*EXERCISE DIRECTIONS*: Among the records that follow, find the line with "if shape.isNull() or" and the line with "imported = [obj". Set down those lines and all lines between them exactly, without adding anything.

*STORED ROWS*:
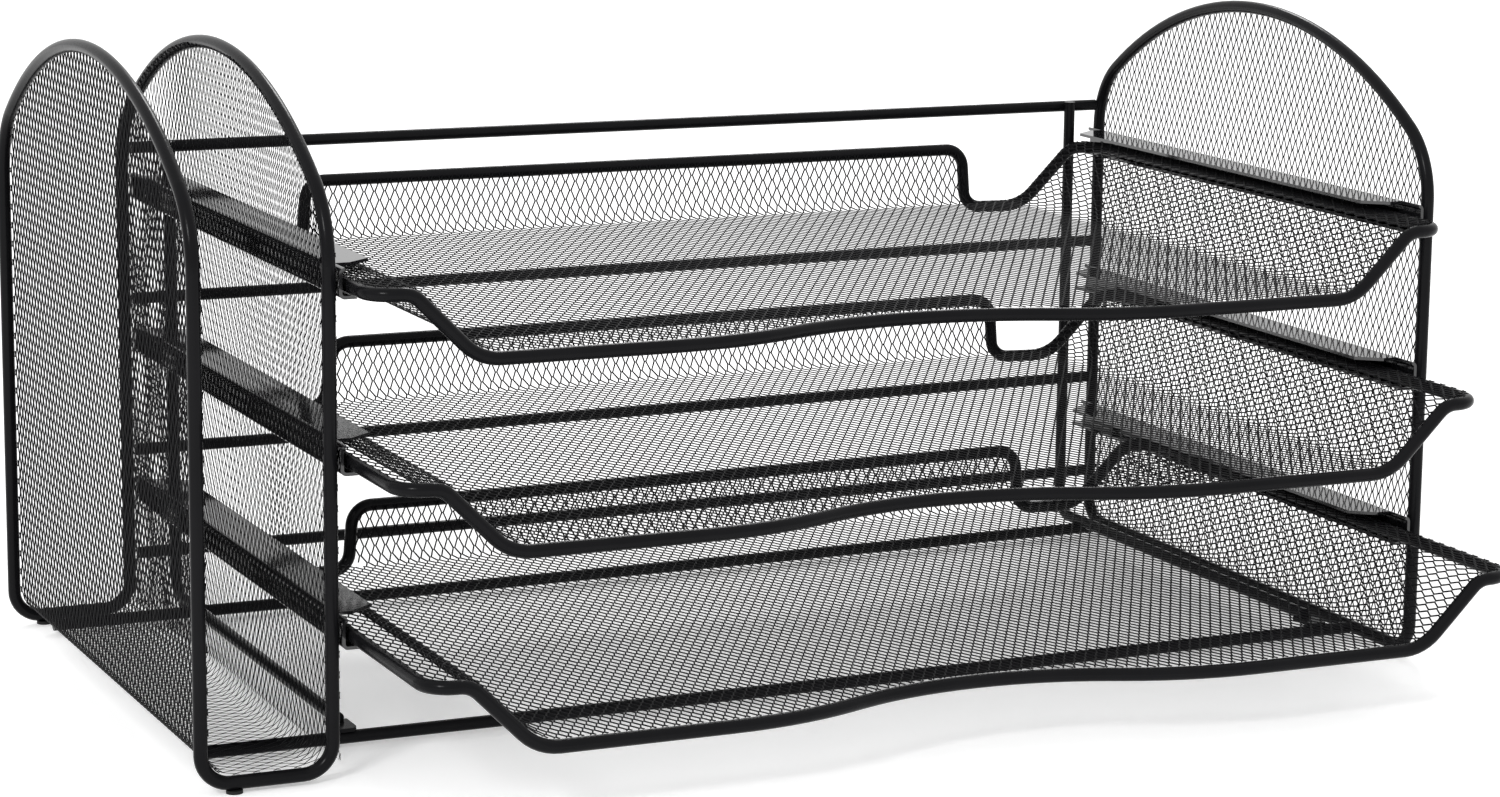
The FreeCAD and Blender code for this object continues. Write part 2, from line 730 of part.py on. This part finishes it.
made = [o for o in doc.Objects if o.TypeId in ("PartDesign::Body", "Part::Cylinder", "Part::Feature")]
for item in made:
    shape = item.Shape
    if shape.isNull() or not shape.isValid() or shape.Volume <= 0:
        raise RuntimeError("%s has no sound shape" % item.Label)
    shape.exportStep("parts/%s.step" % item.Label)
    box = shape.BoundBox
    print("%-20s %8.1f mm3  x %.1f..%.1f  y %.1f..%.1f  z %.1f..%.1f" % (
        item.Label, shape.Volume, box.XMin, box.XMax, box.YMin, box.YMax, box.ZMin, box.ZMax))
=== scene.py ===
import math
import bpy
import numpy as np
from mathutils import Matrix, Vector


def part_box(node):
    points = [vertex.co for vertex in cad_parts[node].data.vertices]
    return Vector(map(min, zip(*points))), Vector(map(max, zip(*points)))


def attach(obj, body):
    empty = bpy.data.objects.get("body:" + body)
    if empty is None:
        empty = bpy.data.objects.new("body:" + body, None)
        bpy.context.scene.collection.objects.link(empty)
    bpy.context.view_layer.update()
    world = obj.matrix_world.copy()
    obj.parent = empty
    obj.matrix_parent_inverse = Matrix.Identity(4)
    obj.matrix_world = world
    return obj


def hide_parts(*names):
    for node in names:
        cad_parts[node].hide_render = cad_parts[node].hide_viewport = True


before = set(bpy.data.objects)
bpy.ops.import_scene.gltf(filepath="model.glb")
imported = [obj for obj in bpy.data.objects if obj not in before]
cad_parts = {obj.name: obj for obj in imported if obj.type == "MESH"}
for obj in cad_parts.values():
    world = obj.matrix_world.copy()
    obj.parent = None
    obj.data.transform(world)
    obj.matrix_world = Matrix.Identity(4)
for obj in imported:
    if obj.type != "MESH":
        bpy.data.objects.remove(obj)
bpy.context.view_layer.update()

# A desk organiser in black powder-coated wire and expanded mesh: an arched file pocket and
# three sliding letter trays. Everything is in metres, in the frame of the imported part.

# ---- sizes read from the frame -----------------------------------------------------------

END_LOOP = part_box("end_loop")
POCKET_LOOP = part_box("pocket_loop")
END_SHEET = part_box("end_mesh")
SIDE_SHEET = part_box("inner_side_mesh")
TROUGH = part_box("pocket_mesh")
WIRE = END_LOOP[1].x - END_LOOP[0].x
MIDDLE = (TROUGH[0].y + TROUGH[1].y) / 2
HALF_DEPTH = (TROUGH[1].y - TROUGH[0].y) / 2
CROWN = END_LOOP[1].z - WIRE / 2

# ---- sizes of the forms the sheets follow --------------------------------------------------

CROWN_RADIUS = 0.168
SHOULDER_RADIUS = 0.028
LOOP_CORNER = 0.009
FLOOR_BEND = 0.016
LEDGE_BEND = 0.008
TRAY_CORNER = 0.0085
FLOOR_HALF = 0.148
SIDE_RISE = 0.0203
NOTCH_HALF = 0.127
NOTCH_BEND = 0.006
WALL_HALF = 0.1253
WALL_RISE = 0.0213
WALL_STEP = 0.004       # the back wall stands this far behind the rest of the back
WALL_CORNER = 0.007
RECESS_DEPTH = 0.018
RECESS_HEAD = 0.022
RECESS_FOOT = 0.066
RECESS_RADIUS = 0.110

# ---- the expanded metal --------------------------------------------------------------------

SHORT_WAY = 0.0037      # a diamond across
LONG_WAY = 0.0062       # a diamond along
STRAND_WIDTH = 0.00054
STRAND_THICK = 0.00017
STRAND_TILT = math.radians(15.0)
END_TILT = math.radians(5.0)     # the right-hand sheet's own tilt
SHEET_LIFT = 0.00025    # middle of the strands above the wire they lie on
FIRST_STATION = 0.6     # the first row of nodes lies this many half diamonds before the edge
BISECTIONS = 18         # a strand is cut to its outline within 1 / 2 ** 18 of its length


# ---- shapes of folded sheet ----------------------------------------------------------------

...

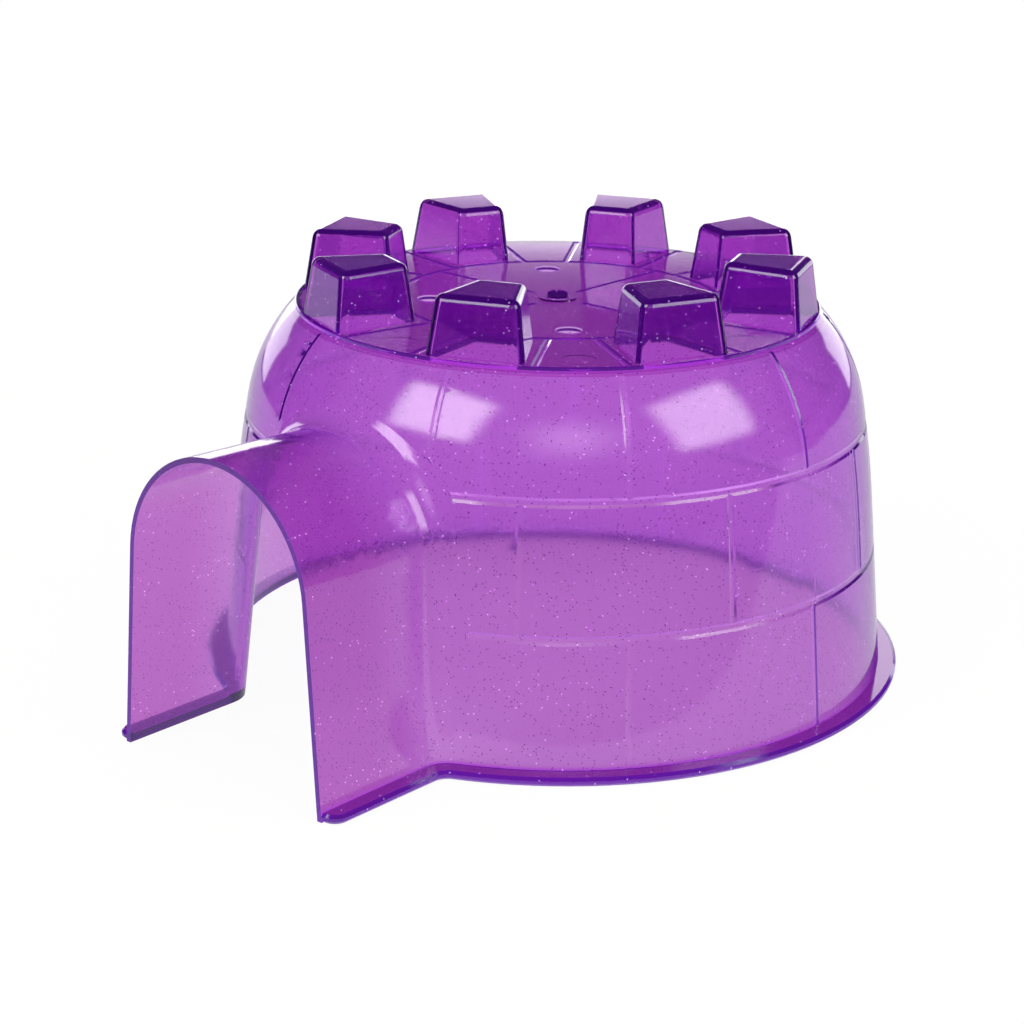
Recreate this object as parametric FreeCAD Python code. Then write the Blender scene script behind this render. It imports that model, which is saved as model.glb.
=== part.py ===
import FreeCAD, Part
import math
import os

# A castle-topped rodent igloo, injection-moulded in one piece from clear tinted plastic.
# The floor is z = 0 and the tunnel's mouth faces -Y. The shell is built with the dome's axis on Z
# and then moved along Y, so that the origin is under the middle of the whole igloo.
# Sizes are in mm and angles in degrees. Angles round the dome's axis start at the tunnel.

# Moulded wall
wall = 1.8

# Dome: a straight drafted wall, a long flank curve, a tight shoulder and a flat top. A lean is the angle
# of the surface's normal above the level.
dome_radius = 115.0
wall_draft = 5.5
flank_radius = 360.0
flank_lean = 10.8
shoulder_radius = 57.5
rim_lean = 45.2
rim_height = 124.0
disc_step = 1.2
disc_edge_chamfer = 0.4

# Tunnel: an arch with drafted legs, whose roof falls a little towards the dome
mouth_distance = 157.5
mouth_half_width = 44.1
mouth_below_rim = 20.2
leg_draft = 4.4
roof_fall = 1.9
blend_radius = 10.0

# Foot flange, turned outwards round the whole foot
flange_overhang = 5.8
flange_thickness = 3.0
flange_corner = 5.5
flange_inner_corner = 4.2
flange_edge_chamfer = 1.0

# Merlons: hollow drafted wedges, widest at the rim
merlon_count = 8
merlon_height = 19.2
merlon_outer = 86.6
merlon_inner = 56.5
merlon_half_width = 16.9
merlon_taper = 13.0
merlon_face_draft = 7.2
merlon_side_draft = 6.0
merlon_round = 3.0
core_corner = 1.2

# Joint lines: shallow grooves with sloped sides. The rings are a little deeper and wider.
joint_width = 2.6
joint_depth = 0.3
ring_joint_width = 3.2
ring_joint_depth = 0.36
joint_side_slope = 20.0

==

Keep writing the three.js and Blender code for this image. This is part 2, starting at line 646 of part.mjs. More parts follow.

*SOLVED EXERCISE*:
    if shape.isNull() or not shape.isValid() or shape.Volume <= 0:
        raise RuntimeError("%s has no sound shape" % item.Label)
    shape.exportStep("parts/%s.step" % item.Label)
    box = shape.BoundBox
    print("%-20s %8.1f mm3  x %.1f..%.1f  y %.1f..%.1f  z %.1f..%.1f" % (
        item.Label, shape.Volume, box.XMin, box.XMax, box.YMin, box.YMax, box.ZMin, box.ZMax))
=== scene.py ===
import math
import bpy
import numpy as np
from mathutils import Matrix, Vector


def part_box(node):
    points = [vertex.co for vertex in cad_parts[node].data.vertices]
    return Vector(map(min, zip(*points))), Vector(map(max, zip(*points)))


def attach(obj, body):
    empty = bpy.data.objects.get("body:" + body)
    if empty is None:
        empty = bpy.data.objects.new("body:" + body, None)
        bpy.context.scene.collection.objects.link(empty)
    bpy.context.view_layer.update()
    world = obj.matrix_world.copy()
    obj.parent = empty
    obj.matrix_parent_inverse = Matrix.Identity(4)
    obj.matrix_world = world
    return obj


def hide_parts(*names):
    for node in names:
        cad_parts[node].hide_render = cad_parts[node].hide_viewport = True


before = set(bpy.data.objects)
bpy.ops.import_scene.gltf(filepath="model.glb")
imported = [obj for obj in bpy.data.objects if obj not in before]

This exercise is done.